BEGIN

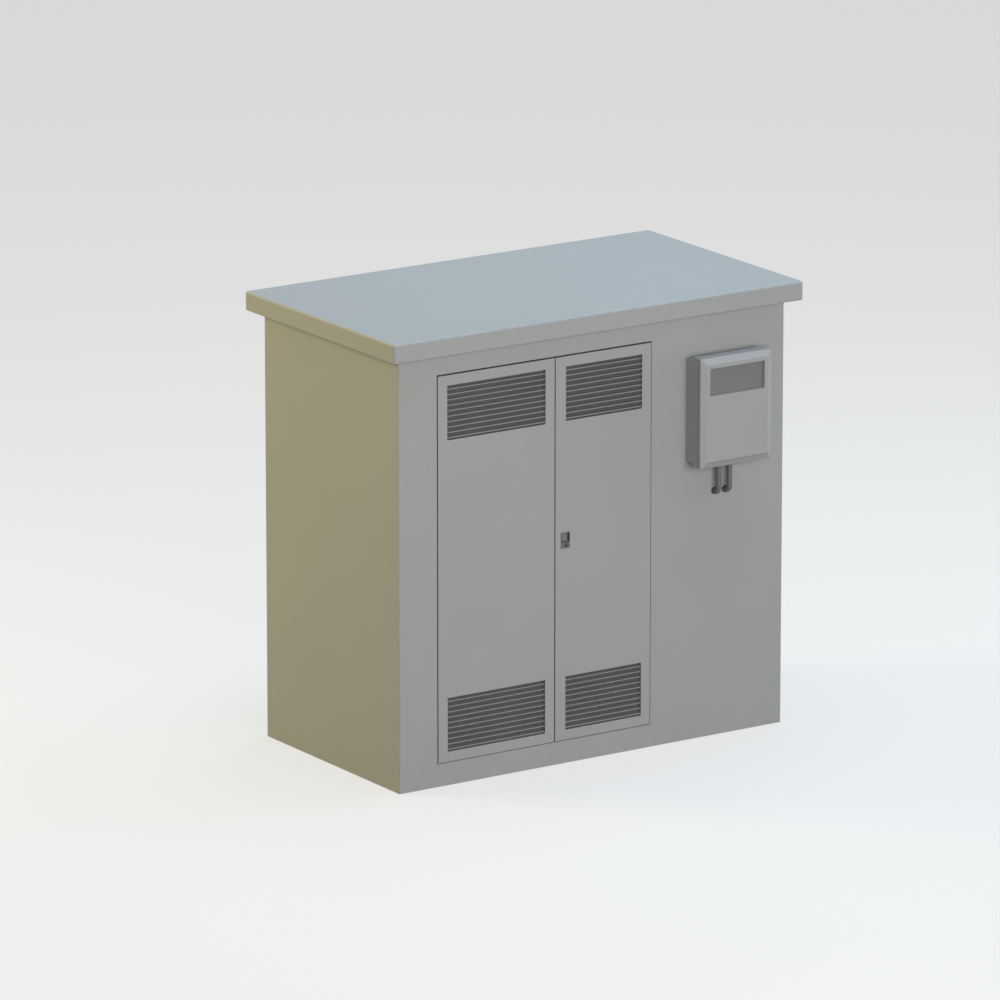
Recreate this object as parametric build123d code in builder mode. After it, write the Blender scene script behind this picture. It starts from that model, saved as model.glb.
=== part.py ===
from build123d import *
from math import acos, cos, pi, radians, sin, sqrt, tan
import os

# Outdoor electrical cabinet with two louvred doors, a flat overhanging roof and a meter box on its front.
# Millimetres. The origin is the middle of the base, on the ground. X runs along the front, the front
# faces -Y, and Z is up. A "depth" is counted back from the front wall's outer face.
os.makedirs("parts", exist_ok=True)

# Body and roof
body_width = 1500
body_depth = 800
eaves_height = 1436.4
wall_sheet = 2
wall_radius = 4
wall_return = 30
back_sill_height = 90
back_head_height = 32
roof_overhang = 45
fascia_height = 63.6
roof_sheet = 2.5
roof_corner_radius = 8
roof_edge_radius = 7
roof_fold_radius = 4.5
roof_wall_gap = 0.6
roof_stud_radius = 4
roof_stud_length = 18
roof_stud_reach = 600
roof_nut_flats = 13
roof_nut_height = 6.5

# Base
frame_height = 60
frame_web = 4
frame_flange = 60
anchor_hole_radius = 7
floor_sheet = 3
cable_slot_width = 600
cable_slot_depth = 160
cable_slot_y = 100
trim_wall = 3
trim_lip = 6

# Door opening and the two leaves
opening_from_side = 145
opening_bottom = 76
opening_from_eaves = 69.4
left_leaf_width = 449.5
right_leaf_width = 373.3
gap_left = 4
gap_right = 1.4
gap_top = 5
gap_bottom = 1.6
gap_meeting = 3
leaf_depth = 30
leaf_edge_radius = 1.5
leaf_return = 14.5
leaf_hinge_return = 27
jamb_sheet = 2
stop_depth = 35
seal_width = 10
seal_inset = 3
seal_hinge_inset = 15.5
moving_gap = 0.3
post_depth = 25

# Hinges
pin_radius = 3
pin_inset = 15
pin_depth = 5.5
pin_reach = 20
pin_foot_height = 6
pin_foot_width = 14
pin_foot_depth = 10
running_clearance = 0.05
hinge_block_width = 24
hinge_block_depth = 12

# Louvre grilles
grille_height = 180
grille_margin_side = 36
grille_margin_end = 34.4
grille_lock_margin = 40
slat_count = 10
slat_pitch = 17.8
slat_first = 7
slat_lip = 3.5
slat_sheet = 1.2
slat_recess = 2.5
slat_web = 9
slat_mat_gap = 0.5
grille_flange = 12
grille_sheet = 1.5
mat_thickness = 4

# Lock, rods and shoot bolts
lock_inset = 20.8
lock_width = 35
lock_bottom = 723.3
lock_height = 53.4
lock_proud = 1
lock_depth = 16
lock_corner_radius = 2
lock_flange = 6
lock_flange_sheet = 2
lock_fit = 0.2
pocket_wall = 1.5
pocket_height = 29.5
pocket_depth = 9
pocket_head = 2.7
handle_width = 19
handle_thickness = 2.2
handle_proud = 0.6
handle_axis_inset = 2.6
handle_knuckle_radius = 1.8
handle_pin_radius = 1
handle_end_gap = 0.5
handle_low_gap = 4
barrel_inset = 21.7
barrel_rise = 9.7
barrel_radius = 7
barrel_rim_radius = 8.5
barrel_rim_height = 0.8
barrel_rim_chamfer = 0.4
barrel_collar_radius = 9
barrel_collar_height = 1.7
barrel_shaft_radius = 4
keyway_width = 1.8
keyway_height = 8
keyway_depth = 5
gear_module = 1.25
pinion_teeth = 16
pressure_angle = 20
tooth_backlash = 0.3
rod_depth = 20.5
rod_thickness = 4
rod_width = 5.5
rod_rack_teeth = 8
rod_recess = 2.5
rod_arm_height = 10
rod_arm_drop = 23
rod_hole_gap = 0.8
guide_width = 14
guide_height = 12
guide_wall = 2.5
upper_guide_rises = (127, 377)
lower_guide_drops = (133, 403)
bolt_guides_from_end = (247, 332)
keeper_width = 24
keeper_sheet = 3
bolt_inset = 24.5
bolt_width = 6
bolt_length = 380
bolt_knob_radius = 5
bolt_knob_reach = 15
bolt_knob_inset = 20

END

Copy down the whole of the data above, matching it exactly.

▶ **Task answer**
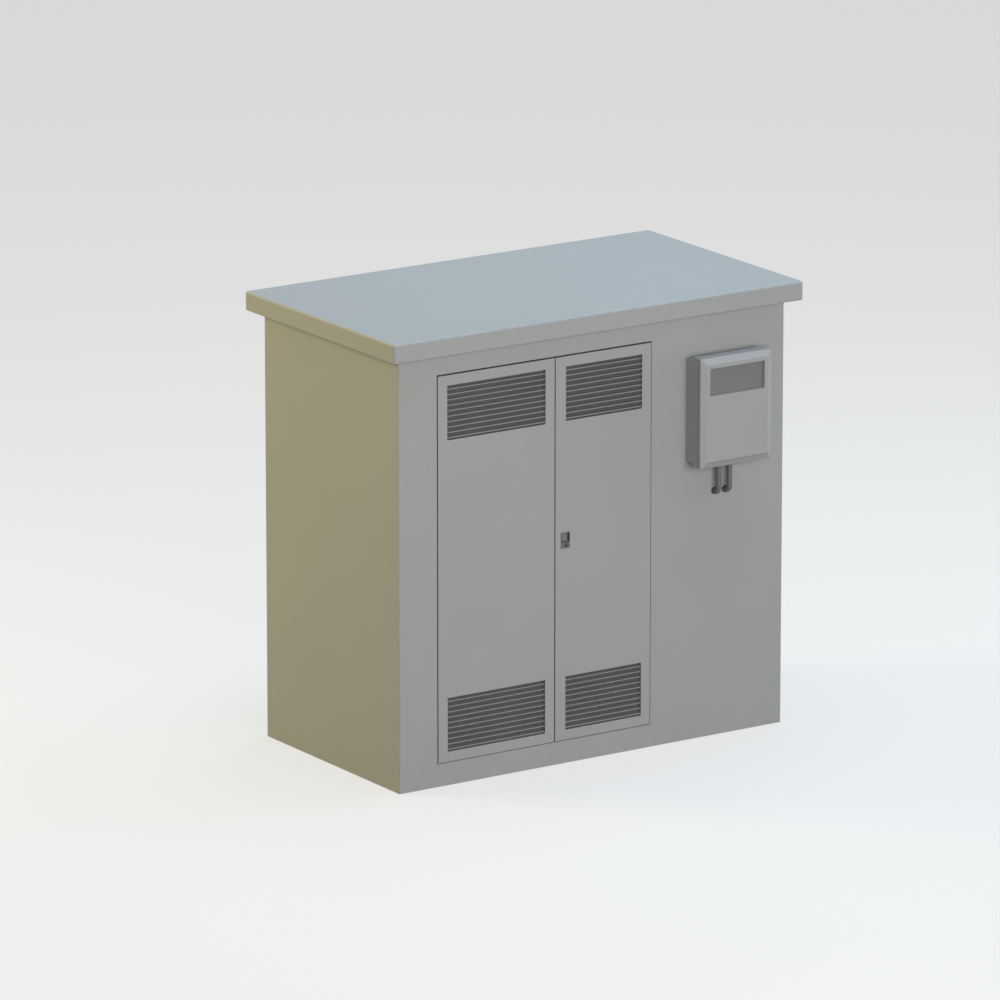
Recreate this object as parametric build123d code in builder mode. After it, write the Blender scene script behind this picture. It starts from that model, saved as model.glb.
=== part.py ===
from build123d import *
from math import acos, cos, pi, radians, sin, sqrt, tan
import os

# Outdoor electrical cabinet with two louvred doors, a flat overhanging roof and a meter box on its front.
# Millimetres. The origin is the middle of the base, on the ground. X runs along the front, the front
# faces -Y, and Z is up. A "depth" is counted back from the front wall's outer face.
os.makedirs("parts", exist_ok=True)

# Body and roof
body_width = 1500
body_depth = 800
eaves_height = 1436.4
wall_sheet = 2
wall_radius = 4
wall_return = 30
back_sill_height = 90
back_head_height = 32
roof_overhang = 45
fascia_height = 63.6
roof_sheet = 2.5
roof_corner_radius = 8
roof_edge_radius = 7
roof_fold_radius = 4.5
roof_wall_gap = 0.6
roof_stud_radius = 4
roof_stud_length = 18
roof_stud_reach = 600
roof_nut_flats = 13
roof_nut_height = 6.5

# Base
frame_height = 60
frame_web = 4
frame_flange = 60
anchor_hole_radius = 7
floor_sheet = 3
cable_slot_width = 600
cable_slot_depth = 160
cable_slot_y = 100
trim_wall = 3
trim_lip = 6

# Door opening and the two leaves
opening_from_side = 145
opening_bottom = 76
opening_from_eaves = 69.4
left_leaf_width = 449.5
right_leaf_width = 373.3
gap_left = 4
gap_right = 1.4
gap_top = 5
gap_bottom = 1.6
gap_meeting = 3
leaf_depth = 30
leaf_edge_radius = 1.5
leaf_return = 14.5
leaf_hinge_return = 27
jamb_sheet = 2
stop_depth = 35
seal_width = 10
seal_inset = 3
seal_hinge_inset = 15.5
moving_gap = 0.3
post_depth = 25

# Hinges
pin_radius = 3
pin_inset = 15
pin_depth = 5.5
pin_reach = 20
pin_foot_height = 6
pin_foot_width = 14
pin_foot_depth = 10
running_clearance = 0.05
hinge_block_width = 24
hinge_block_depth = 12

# Louvre grilles
grille_height = 180
grille_margin_side = 36
grille_margin_end = 34.4
grille_lock_margin = 40
slat_count = 10
slat_pitch = 17.8
slat_first = 7
slat_lip = 3.5
slat_sheet = 1.2
slat_recess = 2.5
slat_web = 9
slat_mat_gap = 0.5
grille_flange = 12
grille_sheet = 1.5
mat_thickness = 4

# Lock, rods and shoot bolts
lock_inset = 20.8
lock_width = 35
lock_bottom = 723.3
lock_height = 53.4
lock_proud = 1
lock_depth = 16
lock_corner_radius = 2
lock_flange = 6
lock_flange_sheet = 2
lock_fit = 0.2
pocket_wall = 1.5
pocket_height = 29.5
pocket_depth = 9
pocket_head = 2.7
handle_width = 19
handle_thickness = 2.2
handle_proud = 0.6
handle_axis_inset = 2.6
handle_knuckle_radius = 1.8
handle_pin_radius = 1
handle_end_gap = 0.5
handle_low_gap = 4
barrel_inset = 21.7
barrel_rise = 9.7
barrel_radius = 7
barrel_rim_radius = 8.5
barrel_rim_height = 0.8
barrel_rim_chamfer = 0.4
barrel_collar_radius = 9
barrel_collar_height = 1.7
barrel_shaft_radius = 4
keyway_width = 1.8
keyway_height = 8
keyway_depth = 5
gear_module = 1.25
pinion_teeth = 16
pressure_angle = 20
tooth_backlash = 0.3
rod_depth = 20.5
rod_thickness = 4
rod_width = 5.5
rod_rack_teeth = 8
rod_recess = 2.5
rod_arm_height = 10
rod_arm_drop = 23
rod_hole_gap = 0.8
guide_width = 14
guide_height = 12
guide_wall = 2.5
upper_guide_rises = (127, 377)
lower_guide_drops = (133, 403)
bolt_guides_from_end = (247, 332)
keeper_width = 24
keeper_sheet = 3
bolt_inset = 24.5
bolt_width = 6
bolt_length = 380
bolt_knob_radius = 5
bolt_knob_reach = 15
bolt_knob_inset = 20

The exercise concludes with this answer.